De mucha importancia asimismo el hecho de que la declaración europea de derechos sea vinculante en cada país y directamente alegable en los tribunales. Se han autoexcluido Gran Bretaña y Polonia. Los británicos han mantenido sus four red lines con posibilidad de excluirse en materias de justicia e interior, defensa y asuntos exteriores, seguridad social y derechos fundamentales. Como los polacos. ¡Qué razón tenía el general De Gaulle cuando vetó el ingreso de Gran Bretaña por considerarla cabeza de puente de los EEUU! Pero una Europa sin Gran Bretaña tampoco es pensable. El continente "quedaría aislado".

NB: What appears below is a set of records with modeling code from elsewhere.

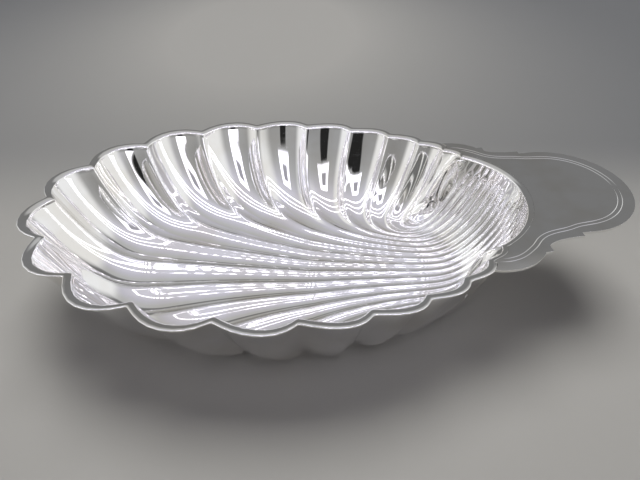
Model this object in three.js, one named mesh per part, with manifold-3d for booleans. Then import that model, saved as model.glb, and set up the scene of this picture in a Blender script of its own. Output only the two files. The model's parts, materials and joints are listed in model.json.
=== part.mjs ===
// Shell dish in sheet silver: a fluted oval bowl with a flat handle plate at its narrow end.
// Millimetres. X runs from the front of the bowl to the handle, Y across, Z up. The pieces
// are drawn from the middle of the bowl's rim; the dish then stands on the plane Z = 0.
import * as THREE from "three";
import { mergeVertices } from "three/addons/utils/BufferGeometryUtils.js";
import Module from "manifold-3d";

const wasm = await Module();
wasm.setup();

// Rim of the bowl, measured to the inner points between the scallops
const rimHalfLength = 114.4;
const rimHalfWidth = 80.4;
const handleEndReach = 121.8;
const handleEndAngle = 151;
const fluteCount = 20;
const frontWidening = 0.54;

// Depth of the ridges below the rim, how far the walls reach inwards and how full they are
const ridgeDepth = 50.5;
const deepestPlace = 15;
const frontRise = 0.08;
const sideWallReach = 33;
const frontWallReach = 31;
const handleWallReach = 33;
const cornerWallReach = 29;
const cornerRidges = 10;
const foldedRidges = 2.5;
const wallFullness = 2.1;
const wallFootSoftness = 0.4;

// Run of the ridges in plan
const handleRun = 75;
const handleRunGain = 0.25;
const rimRun = 14;
const rimLean = 0.25;
const tongueLength = 12;
const tongueDepth = 27;
const tongueLean = 0.2;
const turnBackPower = 6.5;

// Hollow of a flute as a share of its width, and the distances over which it changes
const wallHollow = 0.28;
const frontScallop = 0.25;
const sideScallop = 0.14;
const scallopLean = 0.55;
const scallopBlend = 40;
const leanBlend = 30;
const lipBlend = 12;
const smoothBand = 1;
const handleBlend = 8;

// Sheet, edges and the seat for the handle plate
const sheet = 1.2;
const lipRound = 1.8;
const flangeWidth = 4.2;
const seatWidth = 7;
const seatUpstand = 0.9;
const seatLead = 0.6;
const restingCut = 0.6;
const riseStart = 76;
const handleRise = 3.8;

// Handle plate: two side lobes, a step, a scoop and a round end
const plateThickness = 1.2;
const solderGap = 0.3;
const plateTurn = 3.8;
const lobeLength = 20.8;
const lobeHeight = 18.5;
const lobeHalfWidth = 56;
const outerStep = 3.2;
const scoopLength = 17.5;
const scoopDepth = 5;
const innerStep = 2.4;
const endShoulder = 5.9;
const endLength = 32.7;
const endHalfWidth = 36.5;

const columnsPerFlute = 5;
const rowCount = 22;
const curvePoints = 7;
const mergeDistance = 1e-3;

const halfCount = fluteCount / 2;
const degrees = Math.PI / 180;
const riseSlope = Math.tan(handleRise * degrees);
const seatEdge = lipRound + seatUpstand;
const seatLevel = plateThickness + solderGap;

const clamp = (value) => Math.min(1, Math.max(0, value));
const smooth = (value) => clamp(value) ** 2 * (3 - 2 * clamp(value));
const mix = (a, b, share) => a + (b - a) * share;

// Ridges are counted from the front one, and those at the front stand wider apart
function rimAngle(ribs) {
  const share = ribs / halfCount;
  return handleEndAngle * share * (1 + frontWidening * (1 - share)) * degrees;
}

function rimPoint(ribs) {
  const angle = rimAngle(ribs);
  return new THREE.Vector2(-rimHalfLength * Math.cos(angle), rimHalfWidth * Math.sin(angle));
}

// The handle end of the rim is an arc through its last points and the tip
const lastRimPoint = rimPoint(halfCount);
const arcCentre = (handleEndReach ** 2 - lastRimPoint.lengthSq()) / (2 * (handleEndReach - lastRimPoint.x));
const arcRadius = handleEndReach - arcCentre;
const arcSpread = Math.atan2(lastRimPoint.y, lastRimPoint.x - arcCentre);

function arcPoint(ribs) {
  const angle = (arcSpread * ribs) / halfCount;
  return new THREE.Vector2(arcCentre + arcRadius * Math.cos(angle), arcRadius * Math.sin(angle));
}

// Outward directions of both edges, which agree at the last rim point
function plainOutward(ribs, onRim) {
  const angle = onRim ? rimAngle(ribs) : (arcSpread * ribs) / halfCount;
  const alongX = onRim ? -Math.cos(angle) / rimHalfLength : Math.cos(angle);
  const alongY = onRim ? Math.sin(angle) / rimHalfWidth : Math.sin(angle);
  return new THREE.Vector2(alongX, alongY).normalize();
}
const cornerOutward = plainOutward(halfCount, true).add(plainOutward(halfCount, false)).normalize();

function outward(ribs, onRim) {
  return plainOutward(ribs, onRim).lerp(cornerOutward, smooth(ribs - halfCount + 1)).normalize();
}

// The rim plane rises gently under the handle plate
const rimLift = (x) => riseSlope * Math.max(0, x - riseStart);

// The last ridge goes out along a tongue and back; such a curve reaches 3/4 of its run
const arcInward = plainOutward(halfCount, false).negate();
const tongueRun = new THREE.Vector2(-1, 0).lerp(arcInward, tongueLean).setLength(tongueLength / 0.75);

// One ridge in plan, from the handle end to the rim
function makeRidgeCurve(ribs) {
  const start = arcPoint(ribs);
  const end = rimPoint(ribs);
  const startRun = new THREE.Vector2(-handleRun - handleRunGain * (start.x - end.x), 0);
  const endRun = plainOutward(ribs, true);
  endRun.x += rimLean * Math.sin(rimAngle(ribs));
  endRun.normalize().multiplyScalar(-rimRun);
  const turnBack = (ribs / halfCount) ** turnBackPower;
  startRun.lerp(tongueRun, turnBack);
  endRun.lerp(tongueRun, turnBack);
  return new THREE.CubicBezierCurve(start, startRun.add(start), endRun.add(end), end);
}

const ridgeCurves = new Map();
function ridgeCurve(ribs) {
  if (!ridgeCurves.has(ribs)) {
    ridgeCurves.set(ribs, makeRidgeCurve(ribs));
  }
  return ridgeCurves.get(ribs);
}

// How much of the depth a wall has at a distance from its edge; its foot is rounded
const softened = (value) => (value + Math.hypot(value, wallFootSoftness)) / 2;
const wallShare = (distance, reach) => 1 - (softened(1 - distance / reach) / softened(1)) ** wallFullness;

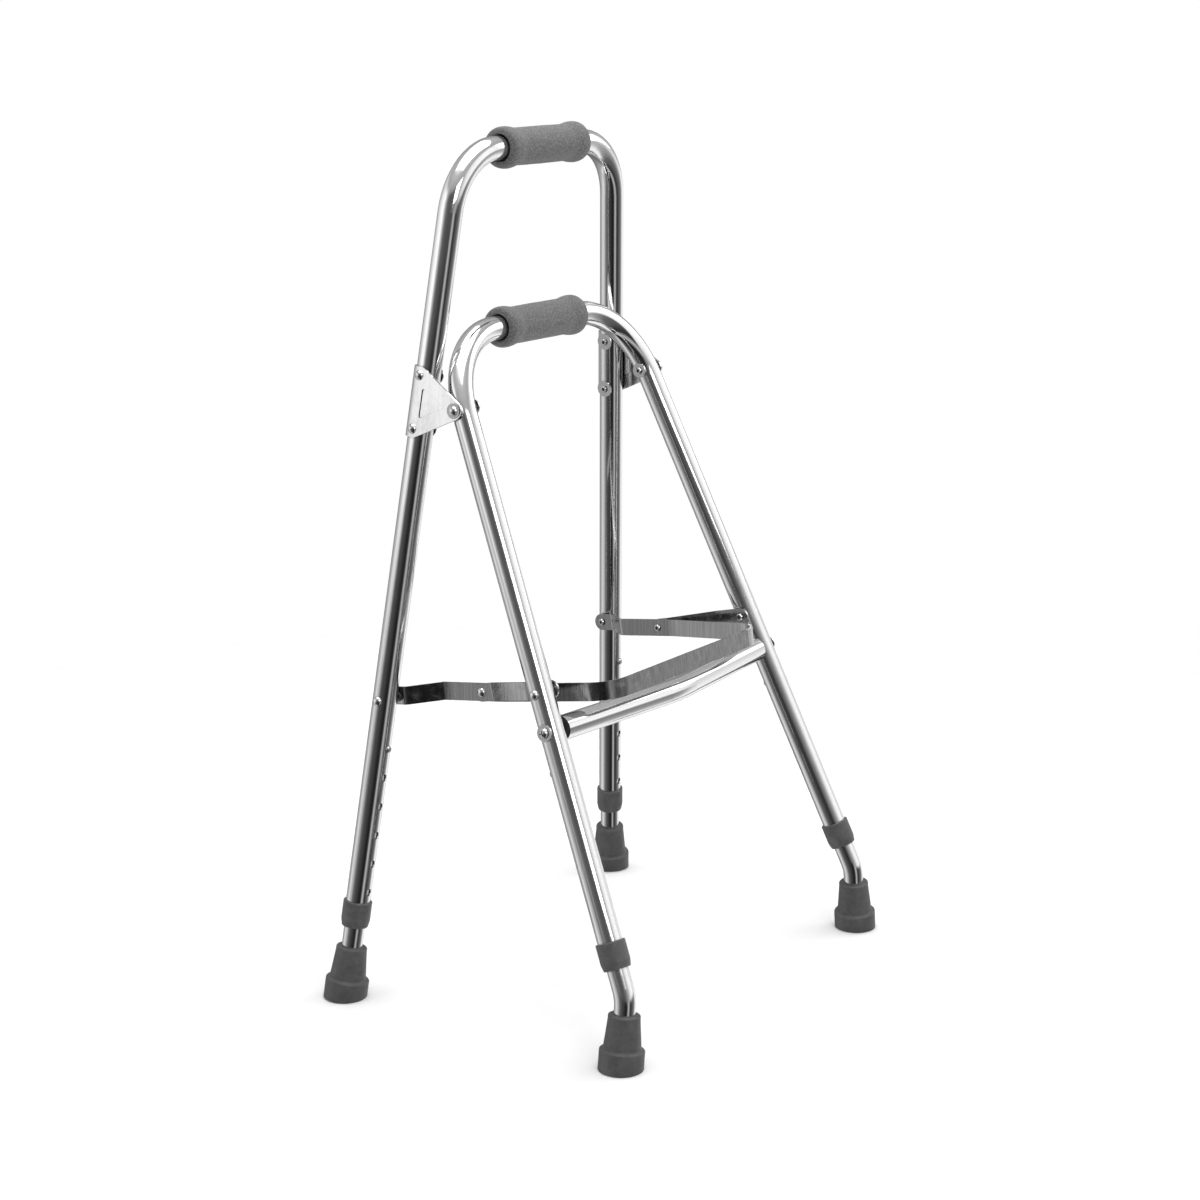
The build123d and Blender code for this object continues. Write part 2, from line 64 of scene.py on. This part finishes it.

Otro avance notable: justicia e interior pasa a decidirse por mayoría cualificada y no por unanimidad. Ésta sigue siendo necesaria para la política exterior, la fiscal, la social y la reforma de los tratados. En lo demás rige el principio de la "doble mayoría" (esto es, para decidir se necesita el 55% de los estados y el 65% de la población), morigerado por la cláusula de Ioannina, que permite aplazar la entrada en vigor de alguna medida, para tranquilizar a Polonia que es uno de los países que más se hace pesar en la política europea aun siendo un recién llegado.
El Parlamento disminuye en número de diputados de 785 a 751, en el entendimiento de que el Presidente no vota. La Eurocámara recibe ahora plena competencia en materia presupuestaria, lo que la hace definitivamente autónoma. Y también la Comisión sale reforzada pues ya no estará compuesta por veintisiete comisarios uno por cada país sino por dos tercios del total de países de la Unión.

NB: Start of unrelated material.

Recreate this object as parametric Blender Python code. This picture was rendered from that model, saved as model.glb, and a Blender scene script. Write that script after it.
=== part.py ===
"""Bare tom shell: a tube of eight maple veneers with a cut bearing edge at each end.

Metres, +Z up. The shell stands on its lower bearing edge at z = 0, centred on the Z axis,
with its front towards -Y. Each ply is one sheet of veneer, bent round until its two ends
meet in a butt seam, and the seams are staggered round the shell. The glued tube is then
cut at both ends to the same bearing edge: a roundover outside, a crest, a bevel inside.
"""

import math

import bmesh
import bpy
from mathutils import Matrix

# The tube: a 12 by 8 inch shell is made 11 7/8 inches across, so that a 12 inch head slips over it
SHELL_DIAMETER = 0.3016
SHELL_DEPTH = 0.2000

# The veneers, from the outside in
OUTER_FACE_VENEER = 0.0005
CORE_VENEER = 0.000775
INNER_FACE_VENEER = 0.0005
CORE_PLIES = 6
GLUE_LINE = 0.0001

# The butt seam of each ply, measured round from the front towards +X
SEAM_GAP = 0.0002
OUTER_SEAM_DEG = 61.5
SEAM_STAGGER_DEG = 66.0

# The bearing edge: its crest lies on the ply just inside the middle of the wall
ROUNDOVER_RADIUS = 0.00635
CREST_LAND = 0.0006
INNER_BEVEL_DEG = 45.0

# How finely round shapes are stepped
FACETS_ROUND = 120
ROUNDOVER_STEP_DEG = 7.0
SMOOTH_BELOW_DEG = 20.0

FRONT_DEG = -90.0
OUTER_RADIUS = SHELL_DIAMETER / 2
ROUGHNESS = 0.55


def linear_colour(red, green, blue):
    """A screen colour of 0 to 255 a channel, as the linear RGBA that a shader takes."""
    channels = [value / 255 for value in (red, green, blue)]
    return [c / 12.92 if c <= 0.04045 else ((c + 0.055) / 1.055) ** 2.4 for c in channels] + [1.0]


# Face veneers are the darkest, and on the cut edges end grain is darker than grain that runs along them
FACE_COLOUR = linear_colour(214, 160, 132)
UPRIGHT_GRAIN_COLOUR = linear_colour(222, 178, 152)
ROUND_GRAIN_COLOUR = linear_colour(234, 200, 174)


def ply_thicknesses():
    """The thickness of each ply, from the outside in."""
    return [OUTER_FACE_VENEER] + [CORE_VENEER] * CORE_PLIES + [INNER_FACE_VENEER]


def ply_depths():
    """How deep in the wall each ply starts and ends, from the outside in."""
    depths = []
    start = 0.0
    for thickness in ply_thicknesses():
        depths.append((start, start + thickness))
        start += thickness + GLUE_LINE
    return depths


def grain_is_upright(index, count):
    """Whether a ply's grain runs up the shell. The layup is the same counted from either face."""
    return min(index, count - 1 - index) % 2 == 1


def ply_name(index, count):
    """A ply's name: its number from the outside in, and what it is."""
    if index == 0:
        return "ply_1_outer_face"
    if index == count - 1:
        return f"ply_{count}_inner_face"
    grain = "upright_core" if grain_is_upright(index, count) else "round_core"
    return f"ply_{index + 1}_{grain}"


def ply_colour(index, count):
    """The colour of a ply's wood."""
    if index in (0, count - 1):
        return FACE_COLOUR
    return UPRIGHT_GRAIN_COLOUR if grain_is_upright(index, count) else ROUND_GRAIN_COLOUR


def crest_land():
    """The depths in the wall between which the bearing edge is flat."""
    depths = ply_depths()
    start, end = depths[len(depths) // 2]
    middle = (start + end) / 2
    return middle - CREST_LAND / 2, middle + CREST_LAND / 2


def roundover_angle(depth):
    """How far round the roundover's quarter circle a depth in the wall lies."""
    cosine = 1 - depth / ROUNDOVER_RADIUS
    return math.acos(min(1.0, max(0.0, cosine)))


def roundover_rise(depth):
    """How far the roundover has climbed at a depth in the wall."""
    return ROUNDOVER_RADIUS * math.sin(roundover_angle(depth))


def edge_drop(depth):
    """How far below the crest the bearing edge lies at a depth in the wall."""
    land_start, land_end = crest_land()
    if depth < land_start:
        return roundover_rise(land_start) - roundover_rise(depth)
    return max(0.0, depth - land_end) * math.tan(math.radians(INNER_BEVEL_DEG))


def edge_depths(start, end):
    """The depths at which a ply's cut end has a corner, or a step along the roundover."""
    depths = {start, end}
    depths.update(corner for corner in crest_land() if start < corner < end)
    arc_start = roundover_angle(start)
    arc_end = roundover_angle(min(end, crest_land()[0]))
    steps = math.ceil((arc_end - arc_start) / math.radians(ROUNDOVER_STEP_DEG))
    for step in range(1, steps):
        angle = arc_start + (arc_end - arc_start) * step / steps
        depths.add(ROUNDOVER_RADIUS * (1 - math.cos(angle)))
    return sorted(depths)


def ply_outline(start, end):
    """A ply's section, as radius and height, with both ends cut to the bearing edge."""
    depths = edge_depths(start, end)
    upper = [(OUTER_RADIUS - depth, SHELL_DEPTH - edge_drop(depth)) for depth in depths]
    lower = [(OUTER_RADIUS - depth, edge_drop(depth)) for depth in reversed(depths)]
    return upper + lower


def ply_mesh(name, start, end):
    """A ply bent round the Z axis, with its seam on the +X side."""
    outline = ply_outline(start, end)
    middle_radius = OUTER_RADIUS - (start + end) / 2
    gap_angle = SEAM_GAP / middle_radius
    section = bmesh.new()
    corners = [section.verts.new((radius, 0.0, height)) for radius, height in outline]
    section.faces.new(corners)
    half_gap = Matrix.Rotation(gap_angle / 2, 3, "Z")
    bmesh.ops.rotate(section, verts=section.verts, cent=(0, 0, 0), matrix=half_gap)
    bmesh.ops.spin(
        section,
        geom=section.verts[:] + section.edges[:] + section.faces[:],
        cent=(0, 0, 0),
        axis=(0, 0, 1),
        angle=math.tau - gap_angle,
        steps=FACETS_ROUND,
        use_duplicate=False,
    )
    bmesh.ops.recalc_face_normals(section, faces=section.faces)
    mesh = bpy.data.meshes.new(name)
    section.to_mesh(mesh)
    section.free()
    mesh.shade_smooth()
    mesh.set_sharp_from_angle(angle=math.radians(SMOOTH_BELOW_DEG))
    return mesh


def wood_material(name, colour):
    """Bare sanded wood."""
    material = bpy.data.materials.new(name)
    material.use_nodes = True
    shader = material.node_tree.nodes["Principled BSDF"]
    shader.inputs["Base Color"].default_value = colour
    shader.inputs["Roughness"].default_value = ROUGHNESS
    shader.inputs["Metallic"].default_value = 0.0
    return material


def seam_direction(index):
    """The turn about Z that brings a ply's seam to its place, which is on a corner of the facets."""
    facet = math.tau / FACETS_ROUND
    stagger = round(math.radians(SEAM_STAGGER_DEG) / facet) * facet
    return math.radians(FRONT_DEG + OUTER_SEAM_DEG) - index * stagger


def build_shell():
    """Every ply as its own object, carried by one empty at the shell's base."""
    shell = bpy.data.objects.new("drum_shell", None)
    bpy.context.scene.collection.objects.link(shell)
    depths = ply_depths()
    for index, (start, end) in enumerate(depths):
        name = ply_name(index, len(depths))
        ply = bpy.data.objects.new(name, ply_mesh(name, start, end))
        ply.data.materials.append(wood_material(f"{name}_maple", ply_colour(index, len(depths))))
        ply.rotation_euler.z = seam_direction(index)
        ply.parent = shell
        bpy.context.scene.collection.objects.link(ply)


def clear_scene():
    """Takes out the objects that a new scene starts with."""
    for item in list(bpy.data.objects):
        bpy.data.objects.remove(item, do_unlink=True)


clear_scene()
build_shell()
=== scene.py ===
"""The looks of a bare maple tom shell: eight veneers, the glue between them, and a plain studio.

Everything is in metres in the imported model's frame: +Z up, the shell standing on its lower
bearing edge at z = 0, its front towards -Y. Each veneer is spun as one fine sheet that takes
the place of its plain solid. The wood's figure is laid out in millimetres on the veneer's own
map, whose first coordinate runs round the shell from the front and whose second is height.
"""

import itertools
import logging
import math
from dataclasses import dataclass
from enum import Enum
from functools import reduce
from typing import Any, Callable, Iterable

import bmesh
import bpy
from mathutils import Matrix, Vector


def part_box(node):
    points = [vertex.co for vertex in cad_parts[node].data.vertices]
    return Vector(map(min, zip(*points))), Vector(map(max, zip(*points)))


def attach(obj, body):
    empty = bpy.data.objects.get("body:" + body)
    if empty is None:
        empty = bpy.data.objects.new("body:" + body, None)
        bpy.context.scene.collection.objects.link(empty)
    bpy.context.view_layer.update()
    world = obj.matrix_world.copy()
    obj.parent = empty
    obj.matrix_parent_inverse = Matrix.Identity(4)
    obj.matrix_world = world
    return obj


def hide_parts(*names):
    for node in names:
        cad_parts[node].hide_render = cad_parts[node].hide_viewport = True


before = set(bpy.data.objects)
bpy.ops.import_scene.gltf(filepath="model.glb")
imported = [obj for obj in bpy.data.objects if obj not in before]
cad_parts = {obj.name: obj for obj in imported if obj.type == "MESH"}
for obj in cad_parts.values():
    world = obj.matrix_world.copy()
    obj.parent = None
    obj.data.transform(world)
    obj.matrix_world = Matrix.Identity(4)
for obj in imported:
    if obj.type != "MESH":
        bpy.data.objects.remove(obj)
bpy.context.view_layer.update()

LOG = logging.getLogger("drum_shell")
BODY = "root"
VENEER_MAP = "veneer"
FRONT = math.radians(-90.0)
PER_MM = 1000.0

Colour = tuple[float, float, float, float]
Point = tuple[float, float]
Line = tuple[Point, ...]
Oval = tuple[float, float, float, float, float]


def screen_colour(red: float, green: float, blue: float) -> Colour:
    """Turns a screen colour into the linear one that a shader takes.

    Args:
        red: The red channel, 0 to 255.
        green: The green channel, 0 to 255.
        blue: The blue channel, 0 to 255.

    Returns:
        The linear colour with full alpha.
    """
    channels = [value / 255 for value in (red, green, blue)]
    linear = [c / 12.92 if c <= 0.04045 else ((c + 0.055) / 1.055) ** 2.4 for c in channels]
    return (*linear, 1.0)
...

El Tratado de Lisboa es, como se ve, una pieza esencial en el avance a ese punto ignoto al que llamamos Europa y de ahí que el señor Sócrates esté tan contento. Lisboa se suma a una ya larga lista de ciudades europeas que dan nombre a alguna forma de tratado de o con la Unión: hay tratados de Roma, de Maastricht, de Amsterdam, de Niza, sin contar con el "compromiso de Luxemburgo".
La chapuza de Lisboa funcionará porque respeta la diversidad de "velocidades" de la Unión. Si los países que la componen admiten en su seno situaciones de gran variedad y diversidad, ¿por qué no la propia Unión con respecto a aquellos?